Dmitry Peskov, spokesperson of Russian president Vladimir Putin, said this week’s talks had been “unsuccessful” despite “positive elements” on issues Moscow did not consider central to its demands. “That’s bad,” he added.

He said Russia would have the “political will” to continue talks if the west was willing to negotiate on rolling back Nato’s expansion.

Sergei Ryabkov, deputy foreign minister and Russia’s lead negotiator in the talks with the US this week, said discussions outlining Moscow’s grievances had run into a “dead end” because the US and its allies were only willing to consider issues such as arms control and force deployments, rather than the Kremlin’s main requests.

“I don’t see any grounds to sit down [again] in the next few days,” he told television channel RTVI.

Sergei Ryabkov, Russia’s lead negotiator in talks with the US
Sergei Ryabkov, Russia’s lead negotiator in talks with the US, said: ‘I don’t see any grounds to sit down in the next few days, get together again and start these same discussions’ © Eloi Rouyer/AFP/Getty

The gloomy comments weighed on Russian and Ukrainian assets, with falls across bond, currency and equity markets.

The Russian rouble fell nearly 3 per cent to trade close to a nine-month low of Rbs76.5 against the US dollar. Russia’s 10-year government bond fell by about 1.8 per cent to hit its lowest price since March 2020, pushing the yield higher than 9 per cent, while the Moex, Russia’s benchmark stock index, slid 4.1 per cent in the worst day since April 2020

The Ukrainian hryvnia also sank to its weakest level against the dollar since April after a 0.5 per cent fall.
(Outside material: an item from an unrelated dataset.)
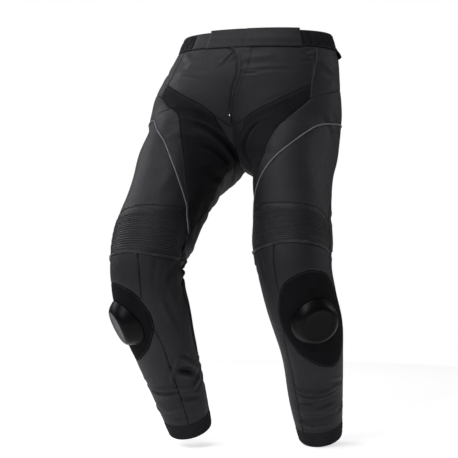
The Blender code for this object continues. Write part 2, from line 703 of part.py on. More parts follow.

Russia has massed about 100,000 troops on Ukraine’s border in recent months and threatened “the most unpredictable and grave consequences for European security” if Putin’s push for security guarantees from the US does not succeed.

In opening comments to talks with Russia at the Organization for Security and Co-operation in Europe, Zbigniew Rau, Poland’s foreign minister and chair of the security group, warned that “the risk of war in the OSCE area is greater than ever before in the last 30 years”, citing the Ukraine crisis.

In response to Ryabkov’s comments, Michael Carpenter, US ambassador to the OSCE, said: “If the Russians walk away from these talks, it will be clear that they were never serious about diplomacy. If they are interested in these topics . . . then they are going to find that we are ready to engage.”

He added: “But we are not going to renegotiate core principles . . . those are sacrosanct.”

The OSCE meeting with Moscow was the final stage of a three-part diplomatic effort to engage with the Kremlin and avoid renewed military aggression against Ukraine by Russia after the 2014 annexation of Crimea. It followed bilateral talks with the US in Geneva on Monday and a Nato-Russia summit in Brussels on Wednesday.

Russia is demanding pledges from Nato to halt the alliance’s eastward expansion, to commit to never admitting Ukraine and Georgia and to limit troop deployments in former eastern bloc countries. The demands are deemed unacceptable by western capitals.

Fresh Russian troop movements on the border with Ukraine on Wednesday were “part of the pressure” exerted by Moscow to achieve its aims, Josep Borrell, the EU’s chief diplomat, said at an informal meeting of the EU’s foreign ministers in Brest, France.

He said EU diplomats would use the Brest meeting to “work out the position of the European Union, decide how we are to face the crisis”.

Russia has denied it is planning to invade Ukraine but has warned of a “military-technical response” if the talks fail.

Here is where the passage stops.